● GIVEN TASK
Reproduce, word for word, every line from the first one down to the line containing "mesh.materials.append(finish)", and nothing else.

● DATASET ENTRIES

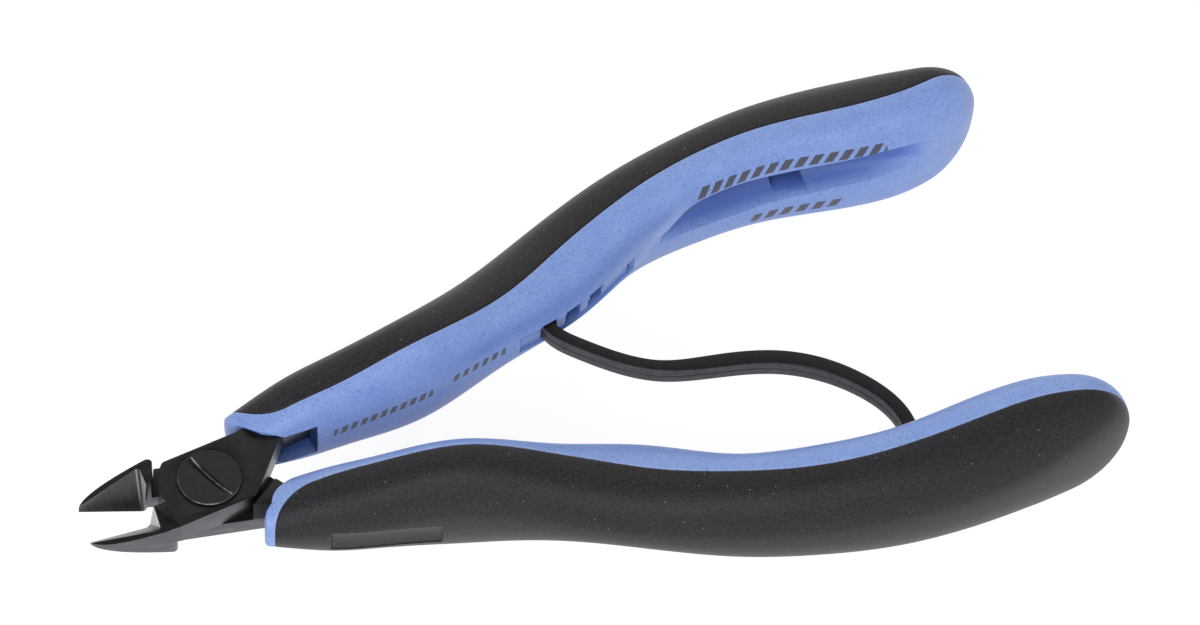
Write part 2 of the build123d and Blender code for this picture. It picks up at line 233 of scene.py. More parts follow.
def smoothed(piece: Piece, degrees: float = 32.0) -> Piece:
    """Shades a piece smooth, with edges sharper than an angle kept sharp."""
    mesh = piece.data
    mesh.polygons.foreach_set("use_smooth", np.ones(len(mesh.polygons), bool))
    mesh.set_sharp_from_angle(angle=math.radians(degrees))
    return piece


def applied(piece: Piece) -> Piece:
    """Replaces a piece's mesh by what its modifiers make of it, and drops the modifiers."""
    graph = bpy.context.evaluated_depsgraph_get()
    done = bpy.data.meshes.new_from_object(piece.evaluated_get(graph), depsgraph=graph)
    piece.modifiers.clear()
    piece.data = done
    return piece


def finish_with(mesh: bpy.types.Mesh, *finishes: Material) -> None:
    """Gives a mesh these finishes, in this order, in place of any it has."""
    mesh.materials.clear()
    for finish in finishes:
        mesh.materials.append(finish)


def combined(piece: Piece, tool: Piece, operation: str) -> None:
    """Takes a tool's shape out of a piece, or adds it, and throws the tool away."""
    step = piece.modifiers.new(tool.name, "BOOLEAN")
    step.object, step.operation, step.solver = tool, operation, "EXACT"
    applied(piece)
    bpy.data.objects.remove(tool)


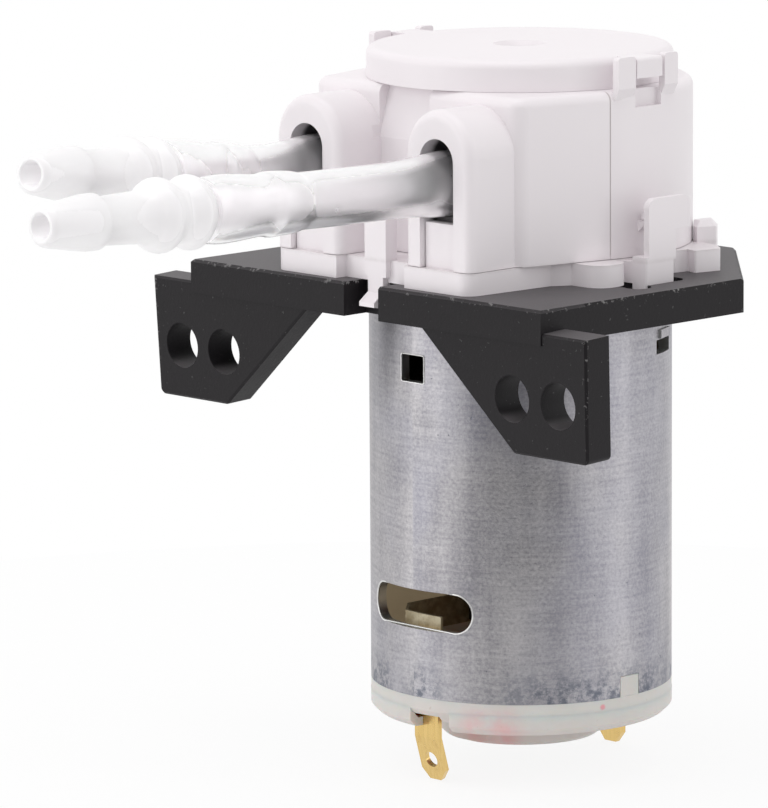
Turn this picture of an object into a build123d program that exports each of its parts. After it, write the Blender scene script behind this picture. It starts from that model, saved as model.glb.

● SOLUTION
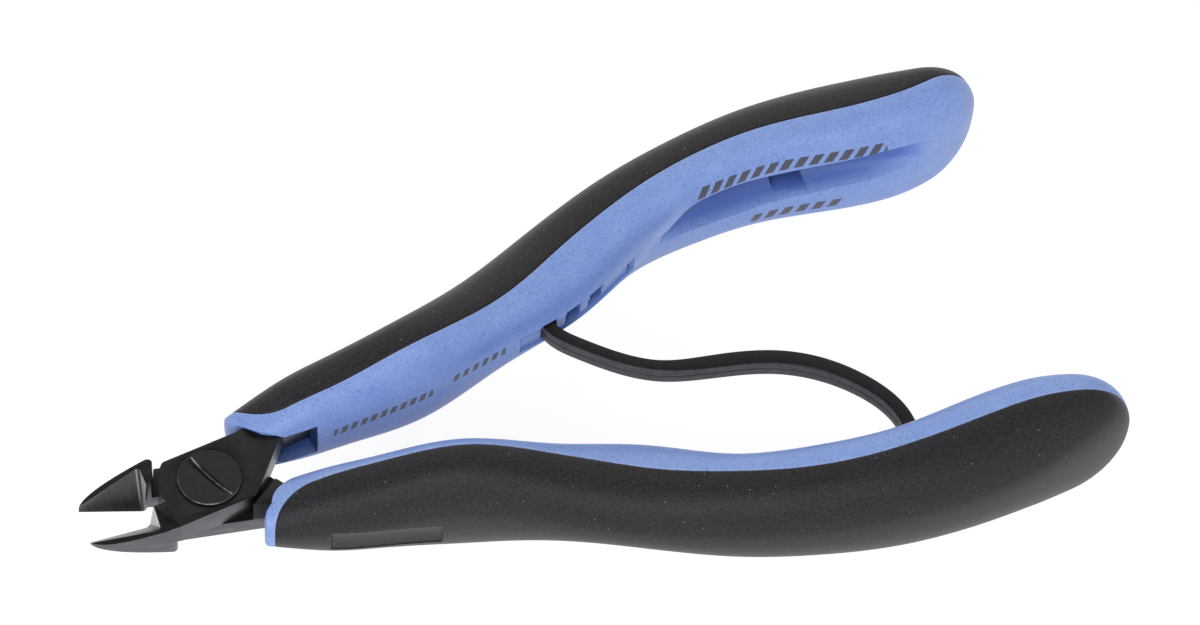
Write part 2 of the build123d and Blender code for this picture. It picks up at line 233 of scene.py. More parts follow.
def smoothed(piece: Piece, degrees: float = 32.0) -> Piece:
    """Shades a piece smooth, with edges sharper than an angle kept sharp."""
    mesh = piece.data
    mesh.polygons.foreach_set("use_smooth", np.ones(len(mesh.polygons), bool))
    mesh.set_sharp_from_angle(angle=math.radians(degrees))
    return piece


def applied(piece: Piece) -> Piece:
    """Replaces a piece's mesh by what its modifiers make of it, and drops the modifiers."""
    graph = bpy.context.evaluated_depsgraph_get()
    done = bpy.data.meshes.new_from_object(piece.evaluated_get(graph), depsgraph=graph)
    piece.modifiers.clear()
    piece.data = done
    return piece


def finish_with(mesh: bpy.types.Mesh, *finishes: Material) -> None:
    """Gives a mesh these finishes, in this order, in place of any it has."""
    mesh.materials.clear()
    for finish in finishes:
        mesh.materials.append(finish)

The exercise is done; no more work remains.